Le stress est partout.

«Vous savez, quand un chantier débute, on vous fait comprendre que celui-ci est déjà en retard»

J'ai beau être dans ma grue «au chaud» comme on dit, je dois travailler vite et ne pas faire d'erreur.

Est-ce que vous qualifierez votre travail de risqué?
Oui, un accident est vite arrivé sur les chantiers. J'ai eu de la chance, en plus de 20 ans de métier, je n'ai jamais eu d'accident. Il faut aussi rappeler que sur les chantiers, vous êtes responsable de votre propre sécurité. Si quelque chose de grave arrive, ce sera de votre faute et pas celle de l'employeur. On vous dit: "vous êtes formés en sécurité, vous devez faire attention", mais la formation c'est quoi? Quelques minutes devant une vidéo de sécurité pour vous expliquer où vous devez marcher sur un chantier. Vous devez faire attention à tout. Aujourd'hui, je sens que la pression du temps est partout.

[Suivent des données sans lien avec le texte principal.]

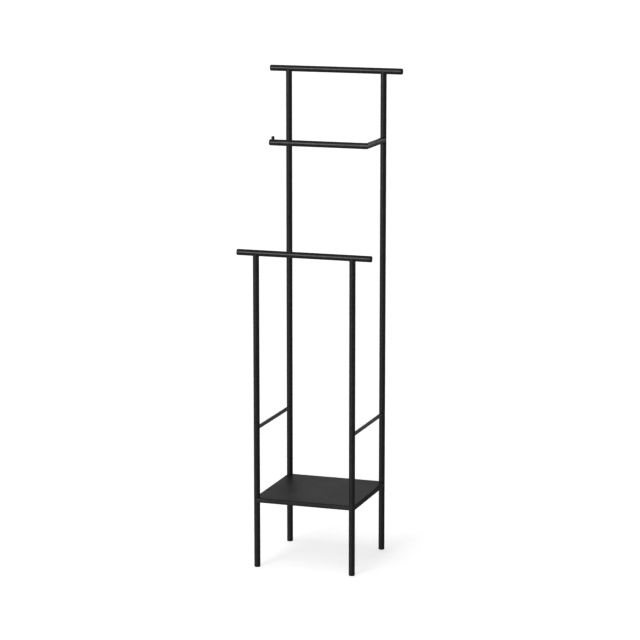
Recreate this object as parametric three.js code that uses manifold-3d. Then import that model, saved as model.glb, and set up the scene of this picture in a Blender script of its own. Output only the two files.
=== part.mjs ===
// Valet stand: a welded frame of round steel tube with a jacket bar, a lower front bar,
// an L-shaped trouser bar with a stop peg, two thin side struts and a folded steel shelf.
// Millimetres, +Z up. The origin is on the floor, in the middle of the footprint.
// +X runs to the right along the bars, and +Y runs from the front frame to the back frame.

import * as THREE from 'three';
import { mergeVertices } from 'three/addons/utils/BufferGeometryUtils.js';
import Module from 'manifold-3d';

const wasm = await Module();
wasm.setup();

// Driving dimensions
const OVERALL_HEIGHT = 1500;
const FOOTPRINT = 320; // outside of the uprights, both ways
const BAR_LENGTH = 420; // top bar and front bar, over their end caps
const TUBE_RADIUS = 9;
const TUBE_WALL = 1.5;
const FRONT_BAR_HEIGHT = 967.5; // height of the bar's axis
const TROUSER_BAR_HEIGHT = 1283; // height of the bar's axis
const TROUSER_BAR_REACH = 167.5; // from the back uprights' axes forward to the bar's axis
const TROUSER_BAR_FREE_END = -154; // x of the free end, over its cap
const STRUT_RADIUS = 5.5;
const STRUT_HEIGHT = 432.5;
const PEG_RADIUS = 4.5;
const PEG_INSET = 10; // from the trouser bar's free end to the peg's axis
const PEG_RISE = 10; // above the trouser bar
const SHELF_TOP = 216.5;
const SHELF_DEPTH = 13; // height of the folded edge
const FOLD_RADIUS = 4; // outside of the fold
const SHEET = 1.5; // thickness of the shelf's steel
const GAP = 0.3; // left between pieces that touch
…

«Les responsables pensent au manque à gagner si le chantier prend du retard ou s'il s'arrête. Nous, les ouvriers, nous ressentons cette pression»

Vous avez parlé des conditions de travail, mais nous n'avons pas encore abordé les salaires, combien gagniez-vous à l'époque et quelle a été votre progression salariale jusqu'à aujourd'hui?
Je peux vous dire qu'en 2004, je gagnais 4800 francs bruts par mois. Aujourd'hui un maçon avec CFC gagne 5800 brut par mois. En 2008, lorsque je suis devenu grutier, j'ai changé d'échelle salarial. Je ne souhaite pas vous donner mon salaire exact, mais après 21 ans de métier, je peux vous dire que je gagne un peu plus de 6000 bruts par mois.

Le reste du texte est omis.